那条河不正是我在茶山时曾经掉进去过的河沟吗?河沟只有一米多宽,我跳过去了却站不稳,就摔倒在水里只顾哭了。事后母亲问我是怎么掉进去的,我到现在还记得当时画的图解。那河沟里横着一块两脚宽的石头,是人家洗衣的地方。水边的三层房里,有一个曾经要骗我游戏卡牌的大姐大。

那安居石下的螃蟹,已被老鹰湾溪沟里丛生的杂草取代。那想要跳进水里的冲动,已记载在童年日志的大罗山篇里,埋进时光的脉络。从七八米高的地方跳进涧中,还是我跳跃高度的纪录。山脚边几个可洗衣的水库,是夏日孩子们游泳的天堂,那时会有蓝色的棚布网住天空,水池里晃荡婆娑的阳光。

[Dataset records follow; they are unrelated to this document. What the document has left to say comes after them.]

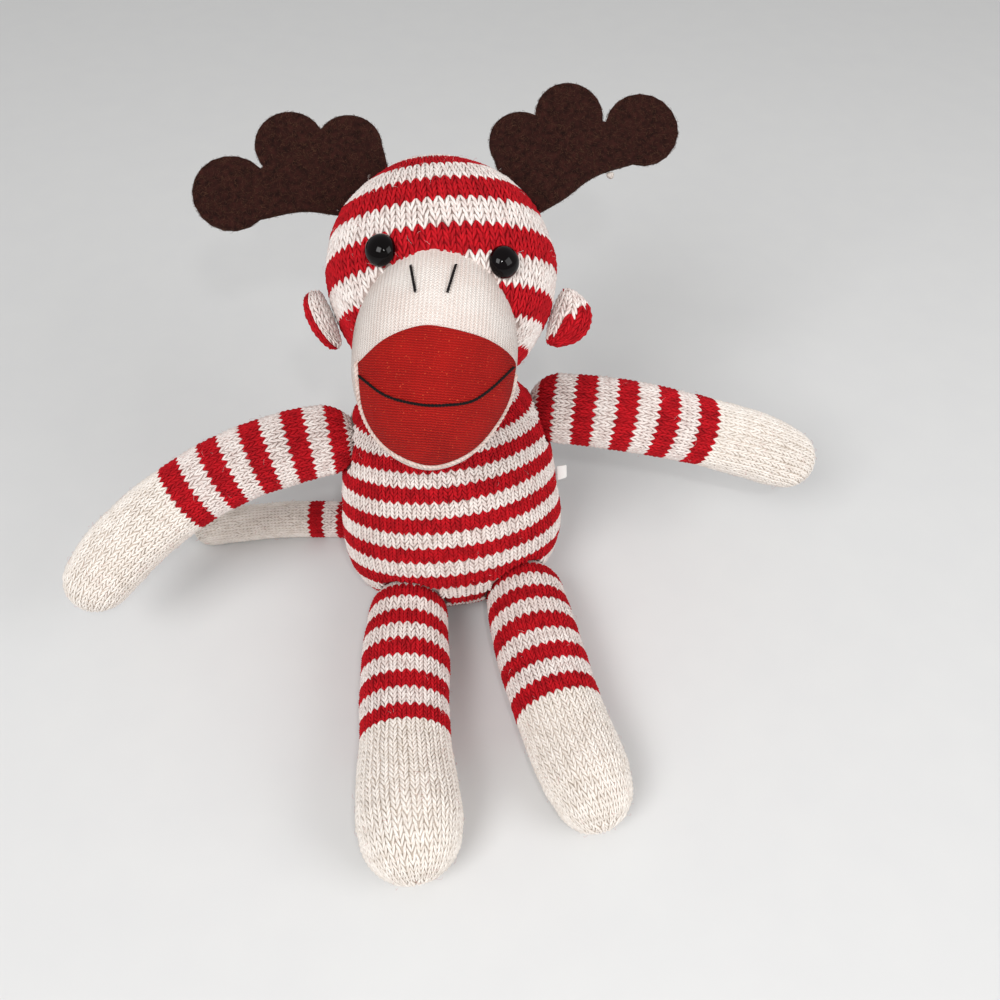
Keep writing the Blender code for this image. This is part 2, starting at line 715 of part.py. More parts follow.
def build_muzzle(head, muzzle):
    """The muzzle's cup of knit, its stuffing, the mouth patch and the stitches."""
    skull = grown_head(head, "muzzle_back", SEAM_GAP)
    skin = add_object("muzzle_skin", muzzle.ball(0), [CREAM], head.neck)
    hollow = add_cutter("muzzle_hollow", muzzle.ball(-KNIT_WALL, HOLLOW_SIDES, 10))
    cut(skin, hollow, skull)
    filling = muzzle.ball(-KNIT_WALL - SEAM_GAP, HOLLOW_SIDES, 10)
    stuffing = add_object("muzzle_stuffing", filling, ["fibre"], head.neck)
    cut(stuffing, skull)
    build_mouth(head, muzzle)


def build_mouth(head, muzzle):
    """A patch that lies on the muzzle inside the mouth's outline, and the black stitches."""
    over = SEAM_GAP + PATCH_THICKNESS
    patch = add_object("mouth_patch", muzzle.ball(over), [LIPS], head.neck)
    edge = smooth_line([*MOUTH_OUTLINE_SHARES, MOUTH_OUTLINE_SHARES[0]])[:: LINE_STEPS // 4][:-1]
    shape = bmesh.new()
    layers = []
    for depth in (0, MUZZLE_DEPTH / 2 + over + CUT_OVERRUN):
        places = [(x * muzzle.half[0], -depth, z * muzzle.half[2]) for x, z in edge]
        layers.append([shape.verts.new(muzzle.world(*place)) for place in places])
    for layer in layers:
        shape.faces.new(layer)
    for i in range(len(edge)):
        j = (i + 1) % len(edge)
        shape.faces.new([layers[0][i], layers[0][j], layers[1][j], layers[1][i]])
    outline = add_cutter("mouth_outline", shape)
    kept = patch.modifiers.new("outline", "BOOLEAN")
    kept.operation = "INTERSECT"
    kept.object = outline
    cut(patch, add_cutter("mouth_back", muzzle.ball(SEAM_GAP)))
    high = over + SEAM_GAP + THREAD_RADIUS
    smile = smooth_line(SMILE_SHARES)[:: LINE_STEPS // 4]
    tube("mouth_stitch", [muzzle.on_face(*p, high) for p in smile], THREAD_RADIUS, "black_thread")
    for side, ends in zip(("right", "left"), NOSTRIL_SHARES):
        run = smooth_line(ends)[:: LINE_STEPS // 4]
        points = [muzzle.on_face(*p, SEAM_GAP + THREAD_RADIUS) for p in run]
        tube(side + "_nostril_stitch", points, THREAD_RADIUS, "black_thread")


def build_ear(head, side, sign):
    """A half-moon lobe of two layers, folded forward about the seam that joins it to the head."""
    root, out = head.surface(sign * math.pi / 2, -EAR_BELOW[side], EAR_BASE + SEAM_GAP)
    crown = head.turn[:, 2]
    seam = crown - out * (crown @ out)
    seam /= np.linalg.norm(seam)
    front = sign * np.cross(out, seam)
    fold = EAR_FOLD[side]
    reach = out * math.cos(fold) + front * math.sin(fold)
    face = front * math.cos(fold) - out * math.sin(fold)
    for layer, way, colour in (("front", 1, WHITE), ("back", -1, RED)):
        found = []
        for share in np.linspace(-1, 1, 9):
            width = math.sqrt(1 - share**2)
            inner = root + seam * share * EAR_LENGTH / 2 + face * way * SEAM_GAP / 2
            half = (EAR_REACH * width + EAR_BASE * width) / 2
            middle = inner + reach * (EAR_REACH * width - half)
            thick = EAR_THICKNESS / 2 * math.sqrt(width)
            if abs(share) == 1:
                found.append([inner])
                continue
            found.append([
                middle - reach * half * math.cos(a) + face * way * thick * math.sin(a)
                for a in np.linspace(0, math.pi, 9)
            ])
        add_object(f"{side}_ear_{layer}", loft(found), [colour], root)


def antler_outline():
    """The antler's outline: round lobes, then the edge under them, back to the base in the head."""
    circles = [(np.array([a, b]) * ANTLER_LENGTH, r * ANTLER_LENGTH) for a, b, r in LOBE_SHARES]
    half = ANTLER_BASE_WIDTH / 2
    base = [np.array([-half, -half]), np.array([-half, half])]
    under = [np.array(p) * ANTLER_LENGTH for p in ANTLER_UNDER_SHARES]
    valleys = [crossing(first, second) for first, second in zip(circles, circles[1:])]
    outline = list(base)
    stops = [base[-1], *valleys, under[0]]
    for (centre, radius), first, last in zip(circles, stops, stops[1:]):
        a, b = (math.atan2(*(p - centre)[::-1]) for p in (first, last))
        b = b - 2 * math.pi if b > a else b
        for t in np.linspace(a, b, 9):
            outline.append(centre + radius * np.array([math.cos(t), math.sin(t)]))
    edge = smooth_line([outline[-1], *under[1:], base[0]])
    return outline + list(edge[2:-1:3])


def crossing(first, second):
    """The outer point where two circles cross."""
    (p, r), (q, s) = first, second
    gap = np.linalg.norm(q - p)
    along = (gap**2 + r**2 - s**2) / (2 * gap)
    way = (q - p) / gap
    up = np.array([-way[1], way[0]])
    return p + way * along + up * math.sqrt(max(0.0, r**2 - along**2))


def build_antler(head, side, sign):
    """Flat felt that stands on the head beside the crown, its base cut to the head's curve."""
    angle = ANTLER_ASIDE[side]
    crown = head.turn[:, 2]
    aside = head.turn[:, 0] * sign
    standoff = ANTLER_GAP + ANTLER_STANDOFF[side]
    root, _ = head.surface(sign * math.pi / 2, math.pi / 2 - angle, standoff)
    rise = ANTLER_RISE[side]
    out = aside * math.cos(rise) + crown * math.sin(rise)
    up = crown * math.cos(rise) - aside * math.sin(rise)
    shape = bmesh.new()
    back = head.turn[:, 1]
    layers = []
    for way in (-1, 1):
        layers.append([
            shape.verts.new(root + out * a + up * b + back * way * FELT_THICKNESS / 2)
            for a, b in antler_outline()
        ])
    for layer in layers:
        shape.faces.new(layer)
    count = len(layers[0])
    for i in range(count):
        j = (i + 1) % count
        shape.faces.new([layers[0][i], layers[0][j], layers[1][j], layers[1][i]])
    felt = add_object(side + "_antler", shape, ["felt_brown"], root)
    cut(felt, grown_head(head, side + "_antler_seat", ANTLER_GAP))


def main():
    torso = Torso()
    head = Head(torso.neck)
    limbs = []
    for side, around in (("left", 0.0), ("right", math.pi)):
        at, _ = torso.pivot(SHOULDER_UP_SHARE * TORSO_LENGTH, around, ARM_STANDOFF)
        names = [side + n for n in ("_arm_sleeve", "_hand", "_arm_stuffing", "_shoulder_stuffing")]
        lengths = SLEEVE_LENGTH, HAND_LENGTH[side]
        limbs.append(Limb(side + "_arm", at, ARM_RADIUS, ARM_STRIPE, LIMB_SIDES, lengths,
                          ARM_LINE[side], ARM_SWELL_SHARES, names))
        hip = -HIP_ROUND if side == "left" else math.pi + HIP_ROUND
        height = LEG_RADIUS * LEG_BALL_SHARE - FLAT_DEPTH
        at, _ = torso.pivot_over_floor(height, hip, LEG_STANDOFF)
        names = [side + n for n in ("_leg_sleeve", "_foot", "_leg_stuffing", "_hip_stuffing")]
        lengths = TROUSER_LENGTH[side], FOOT_LENGTH[side]
        limbs.append(Limb(side + "_leg", at, LEG_RADIUS, LEG_STRIPE, LIMB_SIDES, lengths,
                          LEG_LINE[side], LEG_SWELL_SHARES + FOOT_SWELL_SHARES[side], names))
    height = TAIL_RADIUS * TAIL_SWELL_SHARES[0][1] - FLAT_DEPTH
    at, _ = torso.pivot_over_floor(height, TAIL_ROUND, TAIL_STANDOFF)
    names = ("tail_sleeve", "tail_tip", "tail_stuffing", "tail_root_stuffing")
    lengths = TAIL_STRIPED_LENGTH, TAIL_TIP_LENGTH
    limbs.append(Limb("tail", at, TAIL_RADIUS, TAIL_STRIPE, TAIL_SIDES, lengths,
                      TAIL_LINE, TAIL_SWELL_SHARES, names))
    build_torso(torso, [(limb.name, limb.pivot, limb.ball) for limb in limbs])
    build_label(torso)
    for limb in limbs:
        limb.build()
    build_head(head)
    build_muzzle(head, Muzzle(head))
    for side, sign in (("left", 1), ("right", -1)):
        build_ear(head, side, sign)
        build_antler(head, side, sign)


main()
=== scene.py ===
# %% [markdown]
# # A sock monkey doll with felt antlers
# This file dresses a finished frame. The frame gives every piece its place and its joints, and
# what follows gives each piece the look of the real material: knitted yarn, felt and plastic.
# A frame like this could be dressed with colours alone. Here each fabric is made as it is in
# life, because a knit shows every stitch when it is seen from a hand's breadth away.

# %% Load the frame
import math

import bmesh
import bpy
import numpy as np
from mathutils import Matrix, Vector, noise
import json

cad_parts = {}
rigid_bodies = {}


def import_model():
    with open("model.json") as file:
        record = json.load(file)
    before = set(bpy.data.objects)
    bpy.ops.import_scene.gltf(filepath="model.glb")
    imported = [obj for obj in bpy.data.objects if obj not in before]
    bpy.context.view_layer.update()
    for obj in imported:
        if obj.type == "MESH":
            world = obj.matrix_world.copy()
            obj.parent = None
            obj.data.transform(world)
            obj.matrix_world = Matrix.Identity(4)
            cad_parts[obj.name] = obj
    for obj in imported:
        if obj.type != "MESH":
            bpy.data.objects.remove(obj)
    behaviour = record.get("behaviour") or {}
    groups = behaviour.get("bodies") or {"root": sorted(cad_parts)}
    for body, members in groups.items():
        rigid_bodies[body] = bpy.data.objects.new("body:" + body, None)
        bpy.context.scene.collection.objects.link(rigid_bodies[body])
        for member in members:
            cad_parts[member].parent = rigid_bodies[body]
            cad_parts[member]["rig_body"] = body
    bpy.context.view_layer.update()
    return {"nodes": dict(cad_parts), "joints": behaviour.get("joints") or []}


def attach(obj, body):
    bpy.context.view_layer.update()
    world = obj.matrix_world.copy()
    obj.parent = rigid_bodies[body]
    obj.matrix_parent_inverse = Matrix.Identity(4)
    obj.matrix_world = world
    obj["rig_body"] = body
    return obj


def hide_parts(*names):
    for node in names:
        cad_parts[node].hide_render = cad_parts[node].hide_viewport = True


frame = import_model()
PIVOT = {joint["name"]: np.array(joint["pos_m"]) for joint in frame["joints"]}

# %% [markdown]
# ## Small helpers
# An operator works on whatever is selected, so one helper leaves a single object selected.
# Colours are written as they look on a screen, and one function turns them into the linear
# light that the shader works in.

# %% Helpers for objects and colours
MM = 0.001
ONE_TURN, TWO_TURNS = 6.2832, 12.566


def only(obj):
    """Leaves this object selected and active, and nothing else."""
    bpy.ops.object.select_all(action="DESELECT")
    obj.select_set(True)
    bpy.context.view_layer.objects.active = obj
    return obj


def linear(code):
    """The linear colour of an sRGB hex code."""
    parts = [int(code[k : k + 2], 16) / 255 for k in (1, 3, 5)]
    return (*(p / 12.92 if p <= 0.04045 else ((p + 0.055) / 1.055) ** 2.4 for p in parts), 1)


def points_of(obj):
    """The object's points as rows of x, y and z."""
    flat = np.empty(len(obj.data.vertices) * 3)
    obj.data.vertices.foreach_get("co", flat)
    return flat.reshape(-1, 3)


def normals_of(obj):
    """The object's point normals as rows of x, y and z."""
    flat = np.empty(len(obj.data.vertices) * 3)
    obj.data.vertices.foreach_get("normal", flat)
    return flat.reshape(-1, 3)


def move_points(obj, points):
    """Puts every point of the object at a new place."""
    obj.data.vertices.foreach_set("co", np.asarray(points, float).ravel())
    obj.data.update()


def apply_all(obj):
    """Applies the object's modifiers in turn."""
    only(obj)
    for modifier in list(obj.modifiers):
        bpy.ops.object.modifier_apply(modifier=modifier.name)


def face_outward(obj):
    """Turns every face of the object outward."""
    only(obj)
    bpy.ops.object.mode_set(mode="EDIT")
    bpy.ops.mesh.select_all(action="SELECT")
    bpy.ops.mesh.normals_make_consistent(inside=False)
    bpy.ops.object.mode_set(mode="OBJECT")


def settle(obj):
    """Puts an object's turn and size into its mesh."""
    only(obj)
    bpy.ops.object.transform_apply(location=True, rotation=True, scale=True)
    return obj


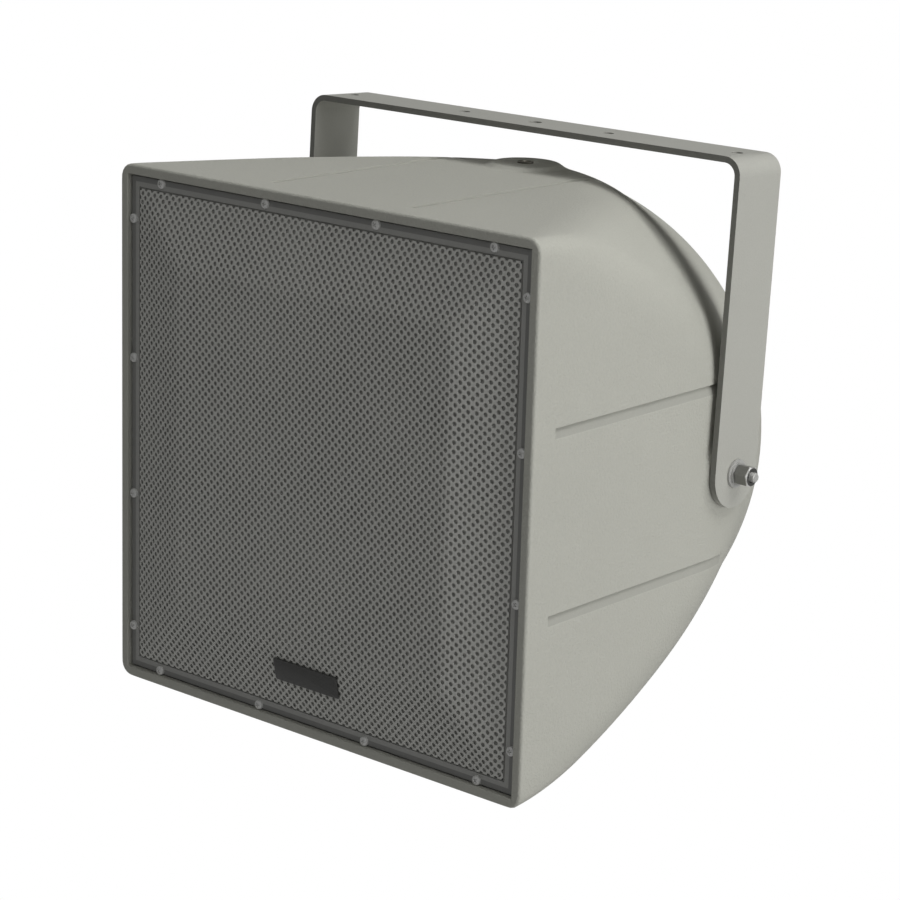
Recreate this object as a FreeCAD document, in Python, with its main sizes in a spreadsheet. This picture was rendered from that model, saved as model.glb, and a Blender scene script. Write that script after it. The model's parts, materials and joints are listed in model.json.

它似乎是我记忆里的水的汇合,可是那有蜗牛的河沟水一点儿也不干净,说是蜗牛,其实是巨大无比的福寿螺。那流出河流的森林实际上也并没有河流,河边的海芋明明叫人痒得难耐,而曾汇合于此的水,泡坏了手、落满了腐烂杨梅、混杂着养猪场气味的水,纷纷变成了我记忆里这般的水。

离开温州已久,偶尔听得朋友说温瑞塘河渐渐澈亮了,让我十分好奇。念小学的时候,温瑞塘河就没精气神。老师们总爱说小时候在温瑞塘河中游泳的故事,那样的河流,东西掉进去宁可不要的河流,也是可以游泳的么?以后,生活在瓯越的人儿再被赐予满河的欢欣时,他们的记忆又会怎样潺湲呢?

我走过人生的一段段旅程,却不时踏进同一条河流,恍惚中双眼湿润,不辨方向。

在我的记忆里有这样一条河流,它不是我遇见过的河流的拼凑,它是从我们人生的森林里流出的、同那水一般透亮的感情。